In this sense, I am actually quite confident that a form of politics that we call democracy by name will survive and continue to legitimize hierarchies and divisions, and indeed will continue to offer a set of solutions that seek to increasingly simplify and make palatable the varied localized political solutions to more and more global and complex problems.

But, in terms of thinking of democracy historically and comparatively, this type of democracy by name is not a sufficient perspective for any insight. It does not tell us anything of the processes and effects of democracy as political action and participation and it does not tell us much about the relationship of democracy to other political realities, as has been discussed, which are dimensions that proper historical and comparative work must consider and cannot overlook.

From my analytical perspective, grounded in analyzing the changes in the ways in which people understand and make sense of their communities, societies, polities and the world, democracy as a political process is only meaningful if it is allowed to and also has the capacity to challenge existing political structures. It is a specific form of self-reflection and renewal of the body politic, even in cases of conservative or status quo politics because this renewal and rethinking is more a question of form rather than substance.

The beauty of history is that even the status quo needs reform and self-reflection to maintain itself. But currently democratic processes are so enclosed that there is no space for democratic reflection and reform.

This brings me to the second way of thinking about the question, which is to ask, rather than whether democracy as it is can survive or make the world more democratic on that same foundation, what could and should democratic politics in our era look like. What are the political structures and arrangements that would support an expansive and rejuvenated expansion of democratic arenas and experiments, knowing that not all of them will work, be effective and survive?

Teaching can not replace real life interactions

Lastly, how this extraordinary period affected your teaching  experience as an academician?

In terms of teaching it has been very unfortunate especially for a newcomer like me, because I was able to interact with the students in a class room environment only for 6 weeks or so, before everything went online.

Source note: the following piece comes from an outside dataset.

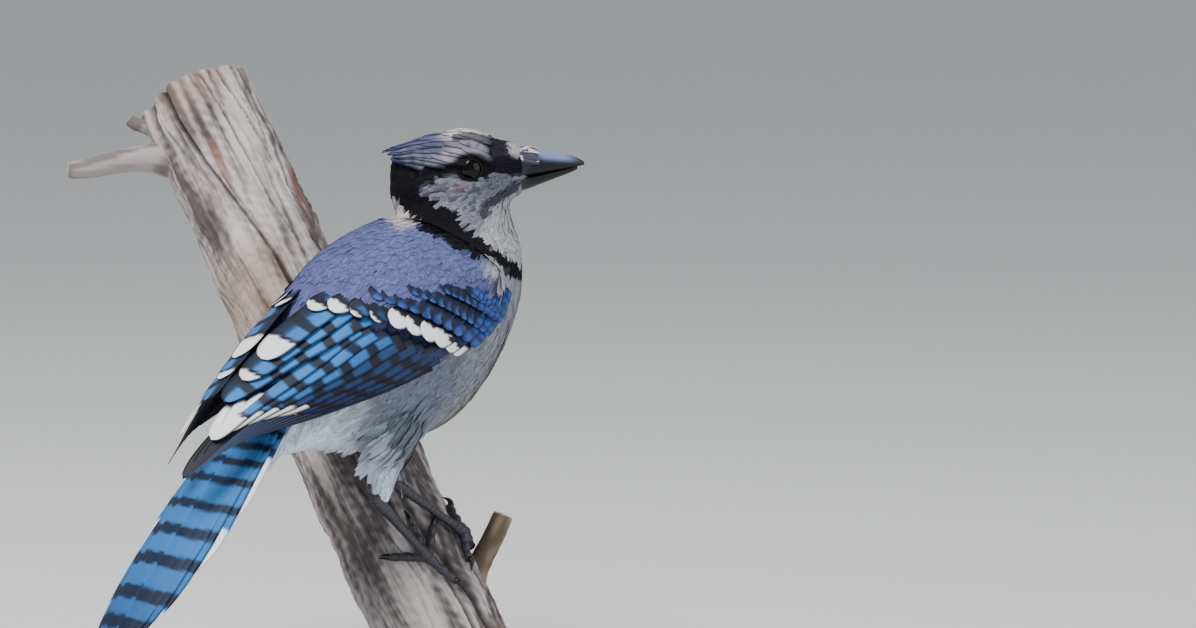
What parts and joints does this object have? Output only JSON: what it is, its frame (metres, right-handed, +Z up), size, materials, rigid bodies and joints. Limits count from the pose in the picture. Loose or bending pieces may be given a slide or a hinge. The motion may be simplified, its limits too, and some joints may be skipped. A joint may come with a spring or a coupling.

I do not mean to say though, that I would directly juxtapose class room and online teaching with each other, in fact online teaching can be very useful and complementary, but it cannot quite replace real life interactions. I hope that in the future teachers and students can have a wider and more flexible work environment, in which different available tools will be mobilized based on the solutions that work the best, so that we are not confined to either our physical campus environments or to the virtual environment. This, however, will require our academic institutions and decision-makers to have the kind of democratic imagination I have talked about, a self-reflexive, self-regulating, trust-based and inclusive idea of the work community.